Review: The Rookie
Raul Julia plays a German (!) criminal named Strom,
who is the head of a car theft ring. Clint Eastwood is the auto theft cop
trying to bring him and his cohorts (Tony Plana, Sonia Braga, and Xander
Berkeley among them) to justice. After homicide takes over the case, Eastwood
is reluctantly teamed with rookie Charlie Sheen, who is a good cop but riddled
with anxiety issues. Tom Skerritt plays Sheen’s dad, Lara Flynn Boyle is
Sheen’s main squeeze.
Probably one of the worst films director-star Clint
Eastwood has ever been involved in, but so boring that most people tend to
forget about it. This 1990 clunker tries for some kind of weird blend of “Dirty
Harry” film, Richard Donner action flick (“Lethal Weapon”), and
Timothy Dalton-era James Bond film. It’s an obnoxious mess when it’s not
entirely dull – which is most of the time. Eastwood has directed some very fine
films (“Play Misty for Me” in particular), but he’s also directed a lot
of shit – “The Eiger Sanction”, “Firefox”, “Sudden Impact”,
“Heartbreak Ridge”, “Absolute Power”). Here he seems to be
recycling clichés from all of his previous cop flicks but turned up to 11. You
know you’re in for hell when treated to one of the worst, most ham-fisted
opening scenes from an Oscar-winning director in cinematic history. Poor
Charlie Sheen is left stranded playing the ultimate cop movie cliché scene
suffering PTSD/anxiety nightmares. Not to be outdone, Eastwood’s veteran cop
character has a minority partner who gets killed in an early scene. It's a
blatant “Dirty Harry” re-tread. It doesn’t get any better from there
really, and the two actors are like oil and water on screen. Yes, they’re meant
to be mismatched cops, but they seem more like actors who just don’t want to be
sharing scenes together. There’s a difference and it’s visible, and the wannabe
buddy-cop humour is groan-worthy.
This isn’t Eastwood’s worst performance, just one of
his more half-hearted and disinterested. The poor man’s “Lethal Weapon”

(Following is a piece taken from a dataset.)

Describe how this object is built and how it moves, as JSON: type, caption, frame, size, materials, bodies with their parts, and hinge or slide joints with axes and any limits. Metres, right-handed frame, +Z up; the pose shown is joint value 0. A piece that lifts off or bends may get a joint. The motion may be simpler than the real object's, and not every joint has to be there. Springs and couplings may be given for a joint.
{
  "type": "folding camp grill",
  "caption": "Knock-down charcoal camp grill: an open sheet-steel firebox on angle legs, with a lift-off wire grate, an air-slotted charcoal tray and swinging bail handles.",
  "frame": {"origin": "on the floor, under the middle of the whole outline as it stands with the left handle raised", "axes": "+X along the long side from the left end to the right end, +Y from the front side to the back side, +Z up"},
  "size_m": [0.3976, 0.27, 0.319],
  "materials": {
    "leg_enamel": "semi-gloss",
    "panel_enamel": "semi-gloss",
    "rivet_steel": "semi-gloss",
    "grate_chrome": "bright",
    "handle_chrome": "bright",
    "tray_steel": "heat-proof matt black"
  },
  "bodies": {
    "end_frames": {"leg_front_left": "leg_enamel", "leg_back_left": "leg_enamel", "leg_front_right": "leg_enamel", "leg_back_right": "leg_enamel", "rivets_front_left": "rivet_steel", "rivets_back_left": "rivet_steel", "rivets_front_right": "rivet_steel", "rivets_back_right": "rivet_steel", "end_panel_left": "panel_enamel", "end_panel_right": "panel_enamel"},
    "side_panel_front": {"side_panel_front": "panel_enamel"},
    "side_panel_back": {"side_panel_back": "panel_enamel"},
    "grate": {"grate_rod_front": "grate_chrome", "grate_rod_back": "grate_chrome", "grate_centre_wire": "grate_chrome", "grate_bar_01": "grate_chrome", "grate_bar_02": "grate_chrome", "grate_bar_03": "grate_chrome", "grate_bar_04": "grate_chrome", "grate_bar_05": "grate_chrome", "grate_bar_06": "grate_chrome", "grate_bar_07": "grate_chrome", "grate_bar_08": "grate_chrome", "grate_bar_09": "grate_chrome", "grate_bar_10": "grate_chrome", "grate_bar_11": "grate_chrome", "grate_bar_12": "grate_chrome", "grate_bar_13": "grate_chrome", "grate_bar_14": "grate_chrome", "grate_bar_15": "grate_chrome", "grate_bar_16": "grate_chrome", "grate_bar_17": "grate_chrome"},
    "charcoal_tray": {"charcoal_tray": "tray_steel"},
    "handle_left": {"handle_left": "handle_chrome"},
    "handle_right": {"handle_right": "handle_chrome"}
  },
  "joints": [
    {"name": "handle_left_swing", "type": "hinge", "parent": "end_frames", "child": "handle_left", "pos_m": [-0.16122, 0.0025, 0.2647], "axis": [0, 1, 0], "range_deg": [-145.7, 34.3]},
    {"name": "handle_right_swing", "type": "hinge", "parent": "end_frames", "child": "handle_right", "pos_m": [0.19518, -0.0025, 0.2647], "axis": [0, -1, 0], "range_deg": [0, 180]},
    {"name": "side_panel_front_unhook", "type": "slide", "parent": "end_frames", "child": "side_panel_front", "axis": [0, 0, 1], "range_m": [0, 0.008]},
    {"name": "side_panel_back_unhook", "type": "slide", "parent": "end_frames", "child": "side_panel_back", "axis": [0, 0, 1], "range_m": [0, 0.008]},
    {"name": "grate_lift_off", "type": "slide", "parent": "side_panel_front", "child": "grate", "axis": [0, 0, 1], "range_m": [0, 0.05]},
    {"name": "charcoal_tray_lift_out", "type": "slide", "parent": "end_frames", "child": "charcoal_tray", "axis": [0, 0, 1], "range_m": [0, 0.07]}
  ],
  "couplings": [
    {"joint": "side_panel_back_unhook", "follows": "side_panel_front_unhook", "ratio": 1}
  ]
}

action is loud, dumb, and incongruous with the rest of the film. As a director,
Eastwood sure ain’t no Dick Donner, and he’s definitely the wrong director.

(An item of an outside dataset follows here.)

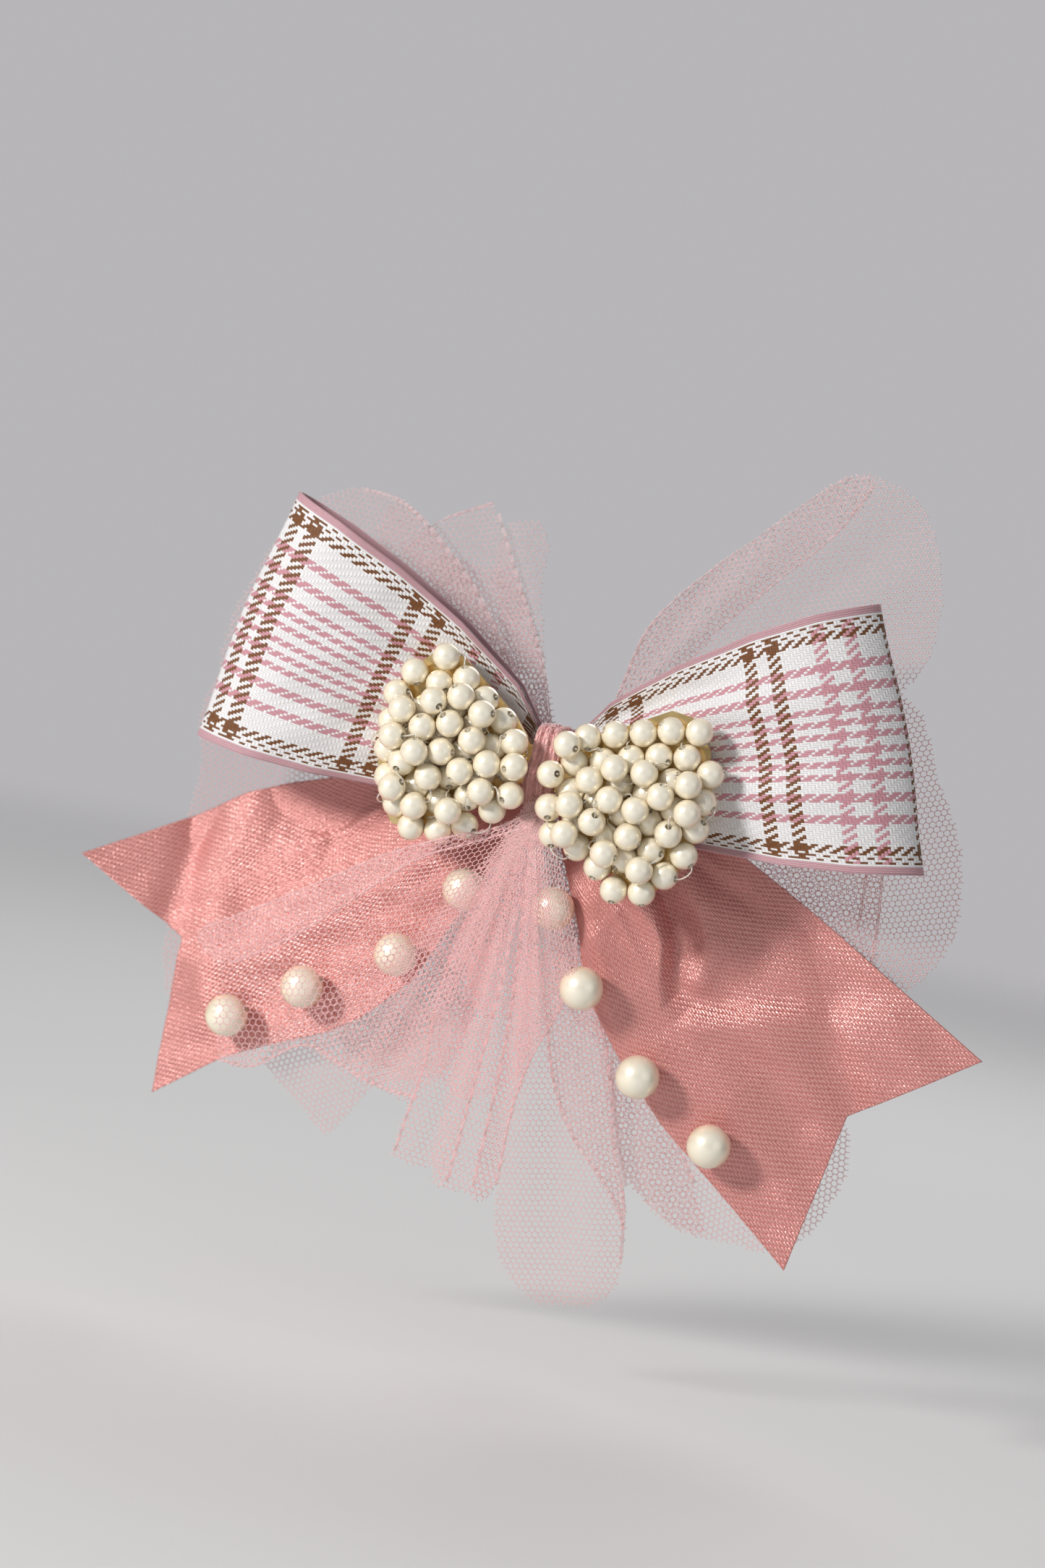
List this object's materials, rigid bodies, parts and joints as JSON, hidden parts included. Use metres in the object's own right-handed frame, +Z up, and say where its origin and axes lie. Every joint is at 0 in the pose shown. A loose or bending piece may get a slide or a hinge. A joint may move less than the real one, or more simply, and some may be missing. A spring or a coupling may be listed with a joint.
{
  "type": "hair bow",
  "caption": "Layered hair bow with tartan ribbon loops, satin swallow tails, gathered tulle and beaded metal centre on a sprung alligator clip.",
  "frame": {"origin": "middle of the clip's closed grip plane, straight behind the knot", "axes": "+X to the viewer's right along the clip, +Y out of the back towards the wearer's head, +Z up; the beaded front faces -Y"},
  "size_m": [0.1752, 0.0496, 0.1595],
  "materials": {
    "tulle_pink": "open hexagonal nylon net",
    "satin_coral": "satin weave ribbon with a soft sheen",
    "plaid_ribbon": "twill woven tartan in white, dusty pink and brown",
    "gold_metal": "polished light gold plating",
    "pearl_cream": "pearlescent coating",
    "clear_nylon": "clear monofilament",
    "winding_thread": "polyester thread",
    "pad_felt": "felt",
    "clip_steel": "nickel plated",
    "spring_steel": "drawn wire"
  },
  "bodies": {
    "bow": {"tulle_lobe_upper_right": "tulle_pink", "tulle_lobe_right": "tulle_pink", "tulle_lobe_lower_right": "tulle_pink", "tulle_lobe_bottom": "tulle_pink", "tulle_strip_bottom": "tulle_pink", "tulle_lobe_lower_left": "tulle_pink", "tulle_lobe_left": "tulle_pink", "tulle_lobe_upper_left": "tulle_pink", "tulle_lobe_upper_inner": "tulle_pink", "tulle_knot_tail": "tulle_pink", "satin_tail_right": "satin_coral", "satin_tail_left": "satin_coral", "plaid_loop_right": "plaid_ribbon", "plaid_loop_left": "plaid_ribbon", "binding_thread": "winding_thread", "centre_wrap": "tulle_pink", "gold_bow_plate": "gold_metal", "seed_pearls_right": "pearl_cream", "seed_pearls_left": "pearl_cream", "beading_thread_right": "clear_nylon", "beading_thread_left": "clear_nylon", "tail_pearls_right": "pearl_cream", "tail_pearls_left": "pearl_cream", "backing_pad": "pad_felt", "clip_upper_jaw": "clip_steel", "clip_pivot_pin": "clip_steel", "clip_spring": "spring_steel"},
    "clip_jaw": {"clip_lower_jaw": "clip_steel"}
  },
  "joints": [
    {"name": "jaw_hinge", "type": "hinge", "parent": "bow", "child": "clip_jaw", "pos_m": [0.02, 0.0034, 0], "axis": [0, 0, -1], "range_deg": [0, 35], "stiffness_Nm_per_rad": 0.05, "deforming": ["clip_spring"]}
  ]
}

Donner’s style could be loud and unsubtle but at least it was usually exciting
and light-hearted. Clint is ham-fisted but boring, and the film moves at an
agonisingly slow pace. The villains in particular are rolled out far too
slowly.
Charlie Sheen was apparently in a bad way during
filming, and his performance suggests a guy going through hell just trying to
get to the end of the film and cash the cheque. Admittedly more of a movie star
than a legit actor, Sheen has decent acting ability and charisma for days. He
gives a slightly better performance than Eastwood and isn’t exactly miscast as
a brooding and serious cop. He’s just boring and mopey, aside from the one
scene where he finally blows up and is absurd. He wildly overplays the scene.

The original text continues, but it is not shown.